**Rows**

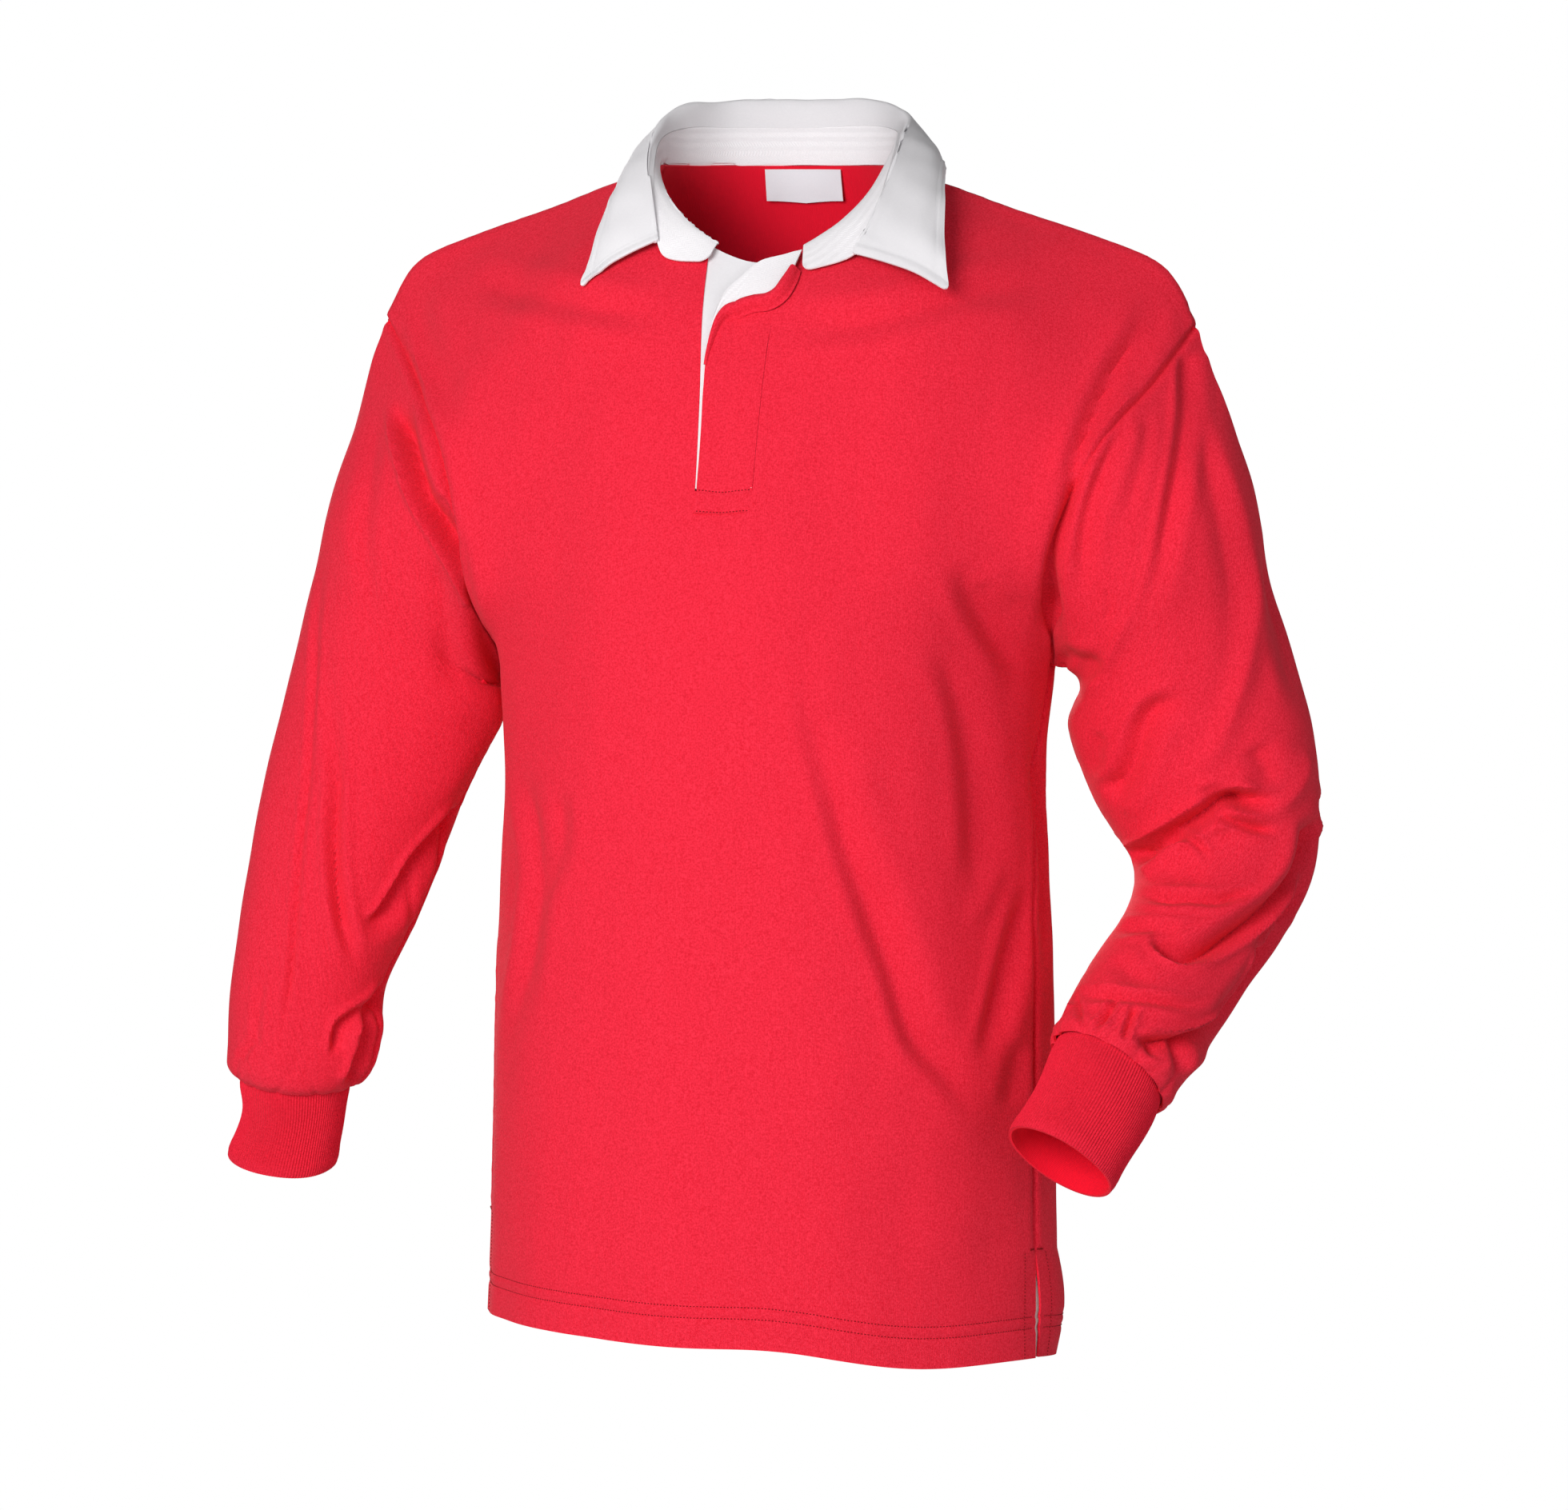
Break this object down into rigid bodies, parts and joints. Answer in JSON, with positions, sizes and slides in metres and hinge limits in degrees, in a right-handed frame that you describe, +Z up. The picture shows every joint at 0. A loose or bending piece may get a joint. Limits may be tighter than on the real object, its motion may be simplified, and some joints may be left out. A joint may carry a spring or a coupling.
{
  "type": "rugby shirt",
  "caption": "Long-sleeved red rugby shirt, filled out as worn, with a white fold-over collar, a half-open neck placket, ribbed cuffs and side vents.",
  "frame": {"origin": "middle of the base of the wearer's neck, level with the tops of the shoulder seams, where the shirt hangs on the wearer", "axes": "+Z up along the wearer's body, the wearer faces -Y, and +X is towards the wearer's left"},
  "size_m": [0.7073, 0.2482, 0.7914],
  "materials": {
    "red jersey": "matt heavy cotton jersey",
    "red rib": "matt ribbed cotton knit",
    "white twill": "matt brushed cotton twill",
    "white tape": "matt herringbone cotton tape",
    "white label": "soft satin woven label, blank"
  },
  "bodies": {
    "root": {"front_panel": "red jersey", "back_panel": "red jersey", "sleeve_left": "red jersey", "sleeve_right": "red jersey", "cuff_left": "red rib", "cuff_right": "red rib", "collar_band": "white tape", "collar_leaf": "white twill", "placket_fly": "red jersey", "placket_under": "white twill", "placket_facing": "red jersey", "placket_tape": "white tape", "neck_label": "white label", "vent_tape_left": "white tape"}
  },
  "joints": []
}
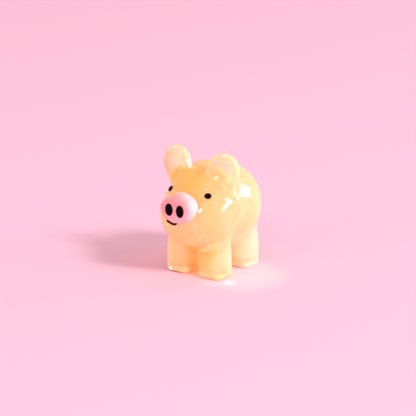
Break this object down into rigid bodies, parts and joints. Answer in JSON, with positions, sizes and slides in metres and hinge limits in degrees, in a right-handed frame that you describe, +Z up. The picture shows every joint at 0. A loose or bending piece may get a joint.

**Set exercise**
Every entry must be quoted exactly as it appears above.

**Exercise response**
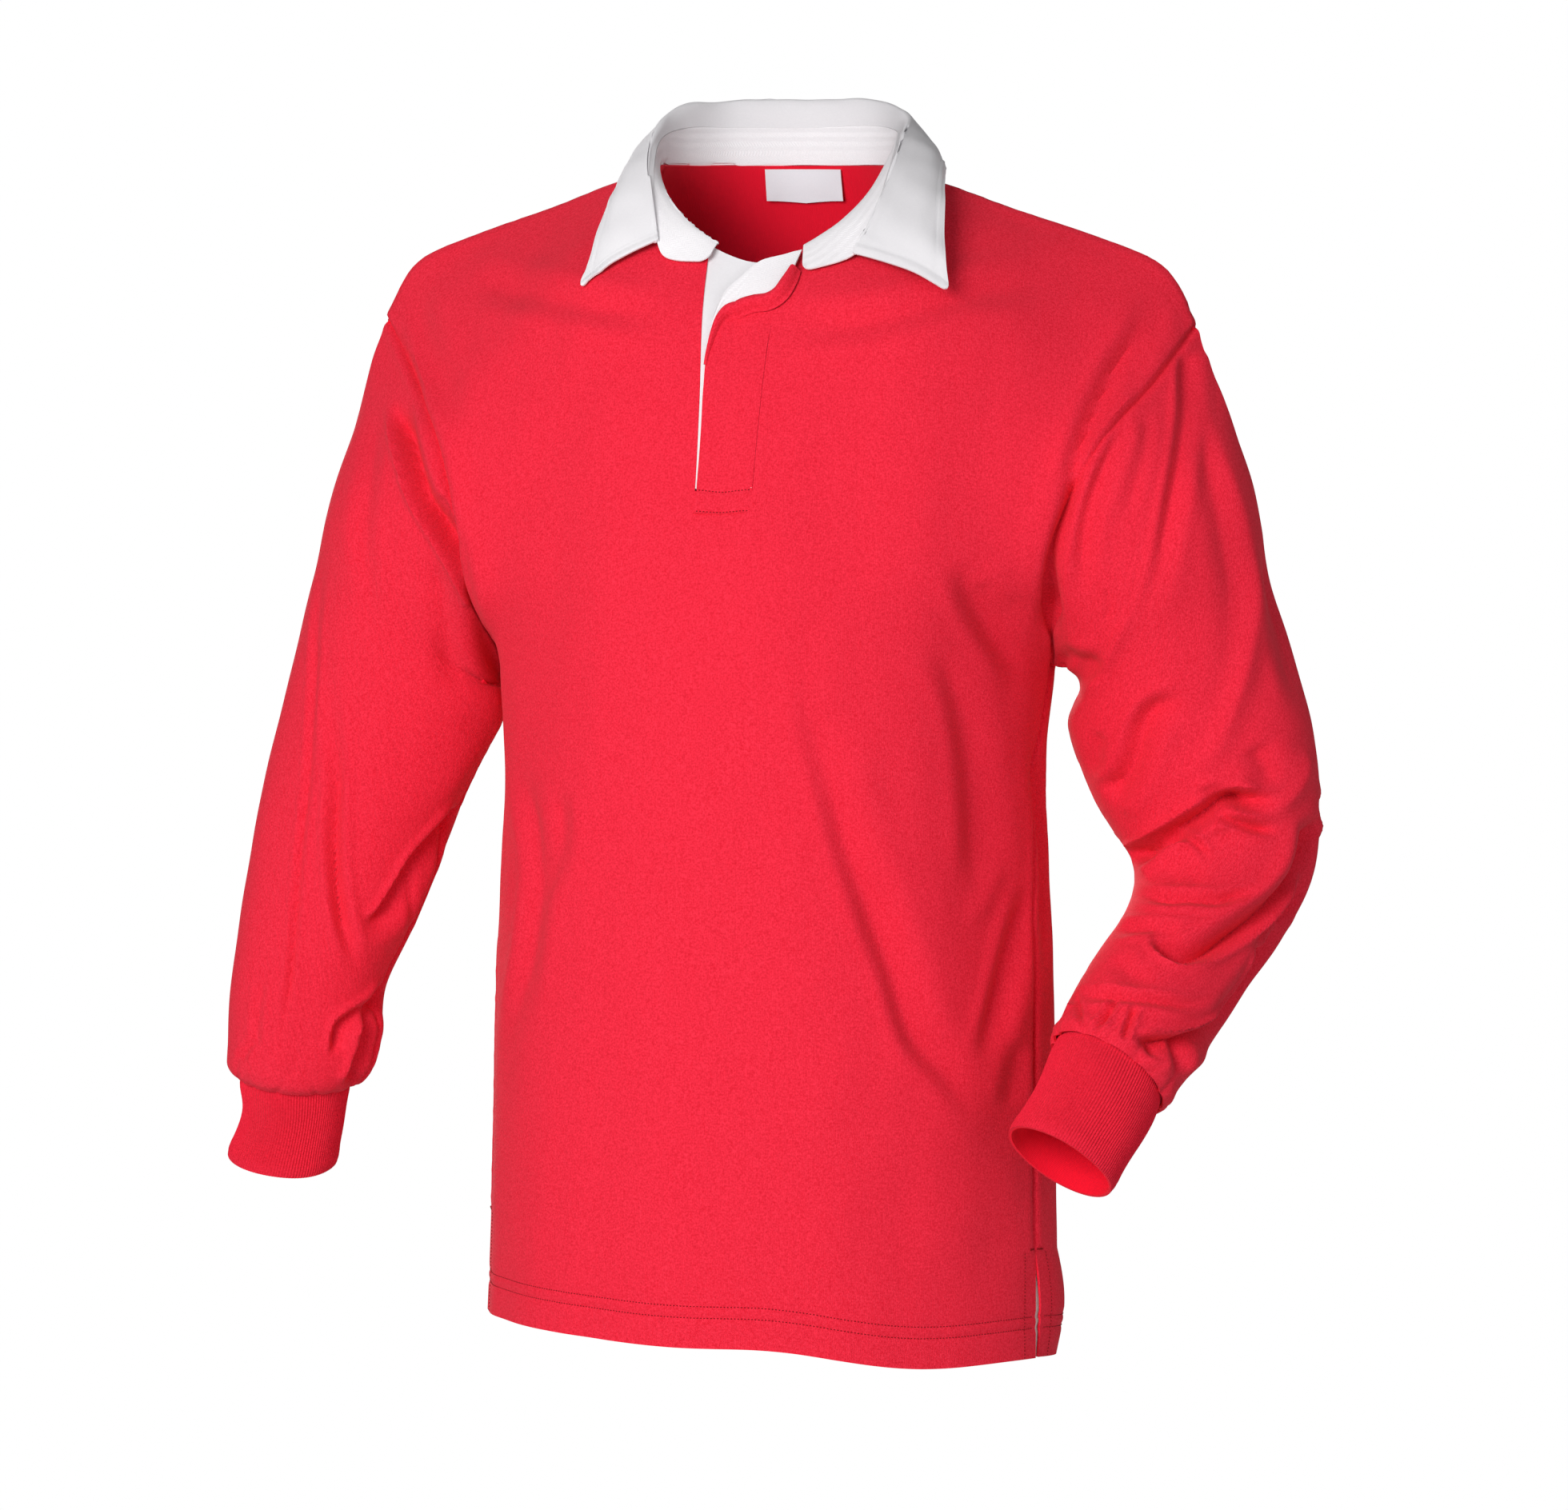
Break this object down into rigid bodies, parts and joints. Answer in JSON, with positions, sizes and slides in metres and hinge limits in degrees, in a right-handed frame that you describe, +Z up. The picture shows every joint at 0. A loose or bending piece may get a joint. Limits may be tighter than on the real object, its motion may be simplified, and some joints may be left out. A joint may carry a spring or a coupling.
{
  "type": "rugby shirt",
  "caption": "Long-sleeved red rugby shirt, filled out as worn, with a white fold-over collar, a half-open neck placket, ribbed cuffs and side vents.",
  "frame": {"origin": "middle of the base of the wearer's neck, level with the tops of the shoulder seams, where the shirt hangs on the wearer", "axes": "+Z up along the wearer's body, the wearer faces -Y, and +X is towards the wearer's left"},
  "size_m": [0.7073, 0.2482, 0.7914],
  "materials": {
    "red jersey": "matt heavy cotton jersey",
    "red rib": "matt ribbed cotton knit",
    "white twill": "matt brushed cotton twill",
    "white tape": "matt herringbone cotton tape",
    "white label": "soft satin woven label, blank"
  },
  "bodies": {
    "root": {"front_panel": "red jersey", "back_panel": "red jersey", "sleeve_left": "red jersey", "sleeve_right": "red jersey", "cuff_left": "red rib", "cuff_right": "red rib", "collar_band": "white tape", "collar_leaf": "white twill", "placket_fly": "red jersey", "placket_under": "white twill", "placket_facing": "red jersey", "placket_tape": "white tape", "neck_label": "white label", "vent_tape_left": "white tape"}
  },
  "joints": []
}
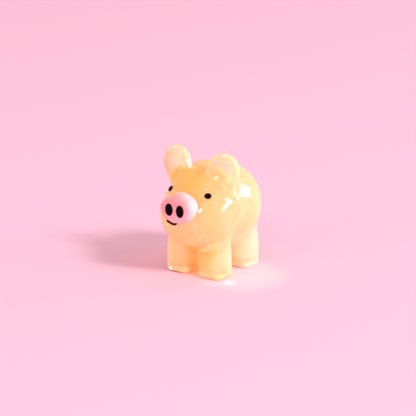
Break this object down into rigid bodies, parts and joints. Answer in JSON, with positions, sizes and slides in metres and hinge limits in degrees, in a right-handed frame that you describe, +Z up. The picture shows every joint at 0. A loose or bending piece may get a joint.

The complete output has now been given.